3. Mr. Battle said that he could dispute many of the specific points made by the Ambassador but this ground had been covered many times. He was now more interested in hearing any ideas the Ambassador might have on how the trend of events could be reversed. Ambassador Sharaf replied that despite our protestations the US could use its leverage on Israel. We had done so in 1957 and we could now withhold arms shipments. Both Dayan and Eshkol have said that they do not care about the rest of the world as long as the United States continued to back Israel. The US could also show more balance and understanding for the Arab position in the statements made by USG leaders. Even the Vice-President had recently made statements favoring the delivery of Phantom-jet aircraft to Israel.
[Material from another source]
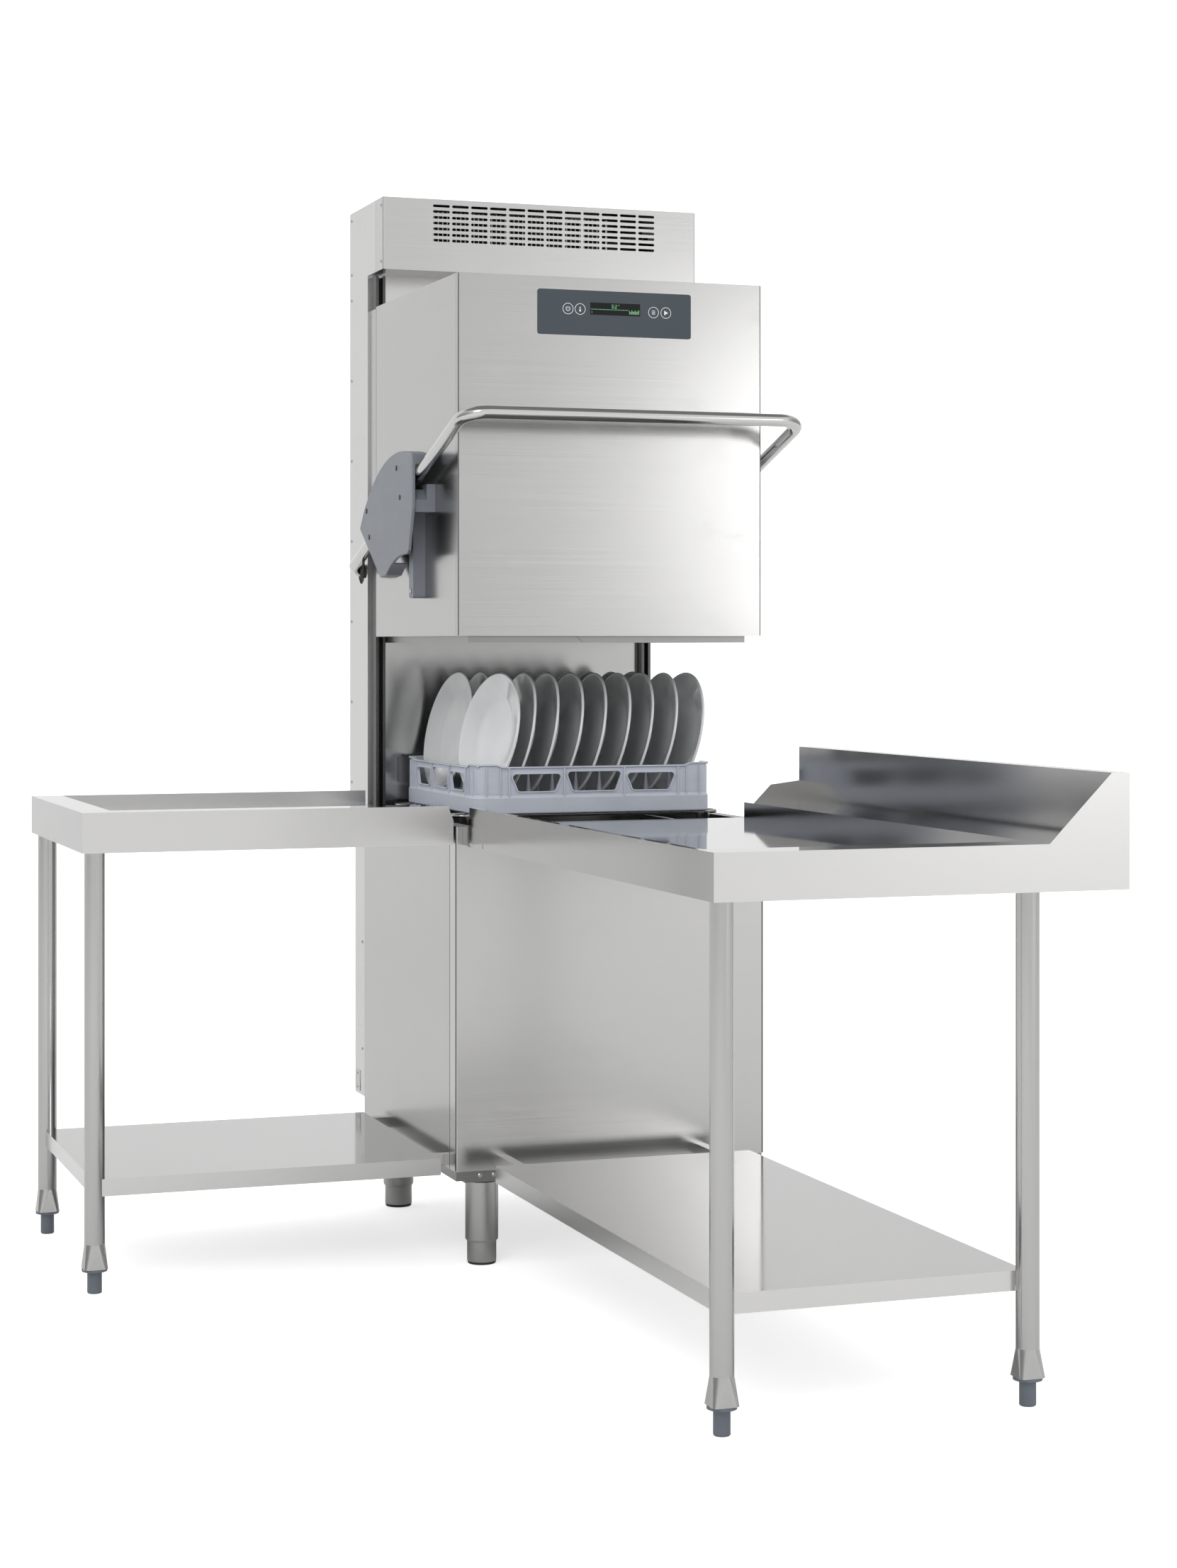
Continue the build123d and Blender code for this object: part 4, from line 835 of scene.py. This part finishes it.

4. Mr. Battle pointed out that the situation in 1967 was different from that in 1957. The rights and wrongs were clearer in 1957 and the failure of the arrangements negotiated at that time were a major reason for our present difficulties. It is also a fact that many observers could see a causal relationship between Arab terrorism and Israeli reprisals. Our position on both has been clearly stated and we still believed that the November 22 resolution and the Jarring mission offer the best opportunity to check the present unhappy course of events. Ambassador Sharaf said that he was afraid that the Israeli rigidity on negotiations and their policy of armed reprisals would soon make the November 22 resolution irrelevant.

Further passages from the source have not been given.